As for supports. I think Spendor made the UK aware of the need for speaker stands and their too-low 9" trolleys for the BC1 was about all they could get away with at the time - the BC3 was a taller speaker on much higher stands but sold rather less, but the gradual move away from speakers the size of small wardrobes meant that they needed lifting up to get the tweeters at ear height so after the BC1 introduced the concept (I think US speakers of this size were shelf or floor mounted), many other two-cubic-foot size speakers adopted stands of sorts, Linn then introducing the floor-spike and all the crap that went with it!
No negativity then I remember about equipment supports but these in the UK seemed to come out of the need for the LP12 to be sited properly and hence the rack was born alongside the cheapo 'stack systems-in-rack/cabinets' and all the me-too people followed. The rest is history. Mind you, there's good evidence to suggest that placing all the non-system 'stuff' in a rack isn't really good for it, what with mains and signal cables draped down the back and transformer hum fields adding together...
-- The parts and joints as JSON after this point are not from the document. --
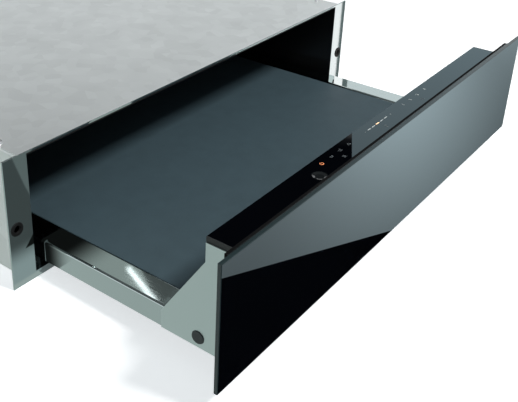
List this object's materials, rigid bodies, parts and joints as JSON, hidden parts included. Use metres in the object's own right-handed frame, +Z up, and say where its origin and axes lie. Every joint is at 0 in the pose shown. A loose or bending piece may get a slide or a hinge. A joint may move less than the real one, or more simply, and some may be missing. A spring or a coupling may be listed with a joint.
{
  "type": "built-in warming drawer",
  "caption": "Built-in warming drawer for a 60 cm kitchen unit: steel frame and casing, telescopic tray with mat, black glass front with touch control ledge, fan heater behind.",
  "frame": {"origin": "centre of the front frame's foot, on the plane where its flanges seat against the unit and on the shelf it stands on", "axes": "+X to the user's right, +Y back into the unit, +Z up; the drawer opens along -Y"},
  "size_m": [0.595, 0.7845, 0.141],
  "materials": {
    "frame_steel": "brushed, grain along the flange",
    "drawer_steel": "brushed, semi-gloss",
    "bracket_steel": "satin",
    "galvanised_steel": "bright galvanised, low spangle",
    "runner_steel": "zinc plated",
    "screw_steel": "zinc plated",
    "dark_enamel": "satin dark enamel",
    "black_rubber": "matt",
    "insulation": "fibre mat",
    "heater_sheath": "oxidised steel sheath",
    "fan_aluminium": "stamped",
    "motor_iron": "laminated",
    "white_ceramic": "matt",
    "black_plastic": "fine texture",
    "grey_plastic": "moulded",
    "circuit_board": "solder mask",
    "mat_rubber": "fine anti-slip grain, matt",
    "front_black_glass": "polished, opaque black",
    "control_black_glass": "polished, opaque black",
    "lens_plastic": "polished, dark",
    "carrier_aluminium": "fine satin"
  },
  "bodies": {
    "housing": {"front_frame": "frame_steel", "opening_seal": "black_rubber", "frame_grommets": "black_rubber", "casing_base": "galvanised_steel", "casing_side_left": "galvanised_steel", "casing_side_right": "galvanised_steel", "casing_top": "galvanised_steel", "casing_back": "galvanised_steel", "casing_screws": "screw_steel", "rubber_feet": "black_rubber", "cavity_liner": "dark_enamel", "insulation_pads": "insulation", "rear_baffle": "galvanised_steel", "heater_element": "heater_sheath", "motor_plate": "galvanised_steel", "fan_motor": "motor_iron", "safety_cutout": "white_ceramic", "temperature_probe": "screw_steel", "board_tray": "black_plastic", "power_board": "circuit_board", "terminal_block": "white_ceramic", "mains_gland": "black_plastic", "runner_support_left": "galvanised_steel", "runner_support_right": "galvanised_steel", "fixed_runner_left": "runner_steel", "fixed_runner_right": "runner_steel", "push_latch": "grey_plastic", "push_plunger": "grey_plastic", "reed_switch": "black_plastic"},
    "drawer": {"drawer_side_left": "drawer_steel", "drawer_side_right": "drawer_steel", "drawer_rear_rail": "drawer_steel", "drawer_front_rail": "drawer_steel", "drawer_floor": "galvanised_steel", "anti_slip_mat": "mat_rubber", "front_glass": "front_black_glass", "front_carrier": "carrier_aluminium", "front_seal": "black_rubber", "bracket_left": "bracket_steel", "bracket_right": "bracket_steel", "bracket_plugs": "black_plastic", "carrier_screws": "screw_steel", "ledge_body": "black_plastic", "control_glass": "control_black_glass", "sensor_lens": "lens_plastic", "ledge_end_caps": "black_plastic", "touch_board": "circuit_board", "board_cover": "black_plastic", "latch_striker": "galvanised_steel", "switch_magnet": "motor_iron", "drawer_runner_left": "runner_steel", "drawer_runner_right": "runner_steel"},
    "middle_left": {"middle_runner_left": "runner_steel"},
    "middle_right": {"middle_runner_right": "runner_steel"},
    "outer_balls_left": {"outer_cage_left": "runner_steel"},
    "outer_balls_right": {"outer_cage_right": "runner_steel"},
    "inner_balls_left": {"inner_cage_left": "runner_steel"},
    "inner_balls_right": {"inner_cage_right": "runner_steel"},
    "fan": {"fan_wheel": "fan_aluminium", "fan_shaft": "screw_steel"}
  },
  "joints": [
    {"name": "drawer_slide", "type": "slide", "parent": "housing", "child": "drawer", "axis": [0, -1, 0], "range_m": [-0.2252, 0.17]},
    {"name": "middle_left_slide", "type": "slide", "parent": "housing", "child": "middle_left", "axis": [0, -1, 0], "range_m": [-0.1126, 0.085]},
    {"name": "outer_cage_left_slide", "type": "slide", "parent": "housing", "child": "outer_balls_left", "axis": [0, -1, 0], "range_m": [-0.0563, 0.0425]},
    {"name": "inner_cage_left_slide", "type": "slide", "parent": "housing", "child": "inner_balls_left", "axis": [0, -1, 0], "range_m": [-0.1689, 0.1275]},
    {"name": "middle_right_slide", "type": "slide", "parent": "housing", "child": "middle_right", "axis": [0, -1, 0], "range_m": [-0.1126, 0.085]},
    {"name": "outer_cage_right_slide", "type": "slide", "parent": "housing", "child": "outer_balls_right", "axis": [0, -1, 0], "range_m": [-0.0563, 0.0425]},
    {"name": "inner_cage_right_slide", "type": "slide", "parent": "housing", "child": "inner_balls_right", "axis": [0, -1, 0], "range_m": [-0.1689, 0.1275]},
    {"name": "fan_spin", "type": "hinge", "parent": "housing", "child": "fan", "pos_m": [0, 0.481, 0.068], "axis": [0, 1, 0], "continuous": true}
  ],
  "couplings": [
    {"joint": "middle_left_slide", "follows": "drawer_slide", "ratio": 0.5},
    {"joint": "outer_cage_left_slide", "follows": "drawer_slide", "ratio": 0.25},
    {"joint": "inner_cage_left_slide", "follows": "drawer_slide", "ratio": 0.75},
    {"joint": "middle_right_slide", "follows": "drawer_slide", "ratio": 0.5},
    {"joint": "outer_cage_right_slide", "follows": "drawer_slide", "ratio": 0.25},
    {"joint": "inner_cage_right_slide", "follows": "drawer_slide", "ratio": 0.75}
  ]
}
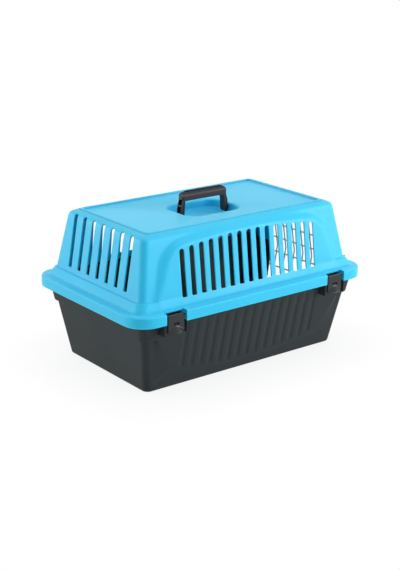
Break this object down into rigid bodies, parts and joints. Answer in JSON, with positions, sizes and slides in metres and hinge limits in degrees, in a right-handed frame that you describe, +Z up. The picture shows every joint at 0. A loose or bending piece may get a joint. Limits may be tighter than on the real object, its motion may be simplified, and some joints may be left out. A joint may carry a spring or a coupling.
{
  "type": "pet carrier",
  "caption": "Plastic pet keeper: dark tub, light blue ventilated top, folding roof handle, side clips and a side-hung wire door with a pinch latch.",
  "frame": {"origin": "under the middle of the tub, on the surface it stands on", "axes": "+X along the length towards the door, +Z up, the pictured long side faces -Y"},
  "size_m": [0.58, 0.385, 0.3412],
  "materials": {
    "blue": "satin",
    "anthracite": "satin",
    "black": "satin",
    "wire_coating": "satin",
    "steel": "plated"
  },
  "bodies": {
    "tub": {"base_tub": "anthracite"},
    "top": {"top_shell": "blue"},
    "bail": {"handle": "black"},
    "clip_front_left_body": {"clip_front_left": "anthracite"},
    "clip_front_right_body": {"clip_front_right": "anthracite"},
    "clip_back_left_body": {"clip_back_left": "anthracite"},
    "clip_back_right_body": {"clip_back_right": "anthracite"},
    "door": {"door_hinge_rod": "wire_coating", "door_hinge_side_wire": "wire_coating", "door_latch_side_wire": "wire_coating", "door_upright_1": "wire_coating", "door_upright_2": "wire_coating", "door_upright_3": "wire_coating", "door_upright_4": "wire_coating", "door_upright_5": "wire_coating", "door_upright_6": "wire_coating", "door_cross_wire_1": "wire_coating", "door_cross_wire_2": "wire_coating", "door_cross_wire_3": "wire_coating", "door_cross_wire_4": "wire_coating", "door_cross_wire_5": "wire_coating", "door_cross_wire_6": "wire_coating", "door_cross_wire_7": "wire_coating", "door_cross_wire_8": "wire_coating", "latch_body": "black", "latch_spring": "steel"},
    "upper_latch": {"upper_bolt": "steel", "upper_finger_pad": "black"},
    "lower_latch": {"lower_bolt": "steel", "lower_finger_pad": "black"}
  },
  "joints": [
    {"name": "top_lift", "type": "slide", "parent": "tub", "child": "top", "axis": [-0.1701, 0, 0.9854], "range_m": [0, 0.2]},
    {"name": "handle_fold", "type": "hinge", "parent": "top", "child": "bail", "pos_m": [0, 0, 0.2922], "axis": [1, 0, 0], "range_deg": [-85, 85]},
    {"name": "front_left_clip", "type": "hinge", "parent": "top", "child": "clip_front_left_body", "pos_m": [-0.2015, -0.179, 0.161], "axis": [-1, 0, 0], "range_deg": [0, 100]},
    {"name": "front_right_clip", "type": "hinge", "parent": "top", "child": "clip_front_right_body", "pos_m": [0.2015, -0.179, 0.161], "axis": [-1, 0, 0], "range_deg": [0, 100]},
    {"name": "back_left_clip", "type": "hinge", "parent": "top", "child": "clip_back_left_body", "pos_m": [-0.2015, 0.179, 0.161], "axis": [1, 0, 0], "range_deg": [0, 100]},
    {"name": "back_right_clip", "type": "hinge", "parent": "top", "child": "clip_back_right_body", "pos_m": [0.2015, 0.179, 0.161], "axis": [1, 0, 0], "range_deg": [0, 100]},
    {"name": "door_swing", "type": "hinge", "parent": "tub", "child": "door", "pos_m": [0.27155, 0.11, 0.1595], "axis": [0, 0, 1], "range_deg": [0, 110]},
    {"name": "upper_pinch", "type": "slide", "parent": "door", "child": "upper_latch", "axis": [0, 0, -1], "range_m": [0, 0.0055], "stiffness_N_per_m": 300, "springref_m": -0.01, "deforming": ["latch_spring"]},
    {"name": "lower_pinch", "type": "slide", "parent": "door", "child": "lower_latch", "axis": [0, 0, 1], "range_m": [0, 0.0055]}
  ],
  "couplings": [
    {"joint": "lower_pinch", "follows": "upper_pinch", "ratio": 1}
  ]
}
Look, I'm old enough and daft enough to realise sometimes when I'm being had or when someone's trying to get one over on me. I know that if I place my hand in the fire it'll get burned without actually doing it (I came close as a lad so I suppose I can use personal experience here) and in this case I know what celotex-style poly sheets do to room acoustics even before painting. I've also used Plasti-Dip and seen the kind of flexible matt finish and 'peelability' it can achieve. Acousticians use grades of cloth, sheeting of various types and/or waxed paper to get similar kinds of 'effects' in room treatments and rock-wool? sound deadening sheets (a bit like loft insulation) with lightly waxed paper over and covered in an attractive cloth can do wonders on an entire wall I was shown (you don't want to kill a room of reflection I was told, just control the excesses and the benefits were proved to me in practise at the time).
Whatever, I believe the OP was posted to get a reaction from 'us' here and elsewhere. The joke's over now. if I need to 'treat' a room, I'd use a professional, or better for domestic bliss and loosely tied in with a tiny part of the root of the Peter Belt phenomena, furnish a domestic living space so you feel comfortable in it and when having a conversation, the voices you hear sound ok to you. All these bare walls and hard reflective surfaces all the rage make people sound as if they're talking in a bathroom and it can be heard on many home-lifestyle-aspirational TV shows after the makeovers have removed the carpets, rugs probably and most soft furnishings to make a TV-friendly atmosphere (Yes Amanda Lamb, I'm thinking of you with your duck-egg paint...).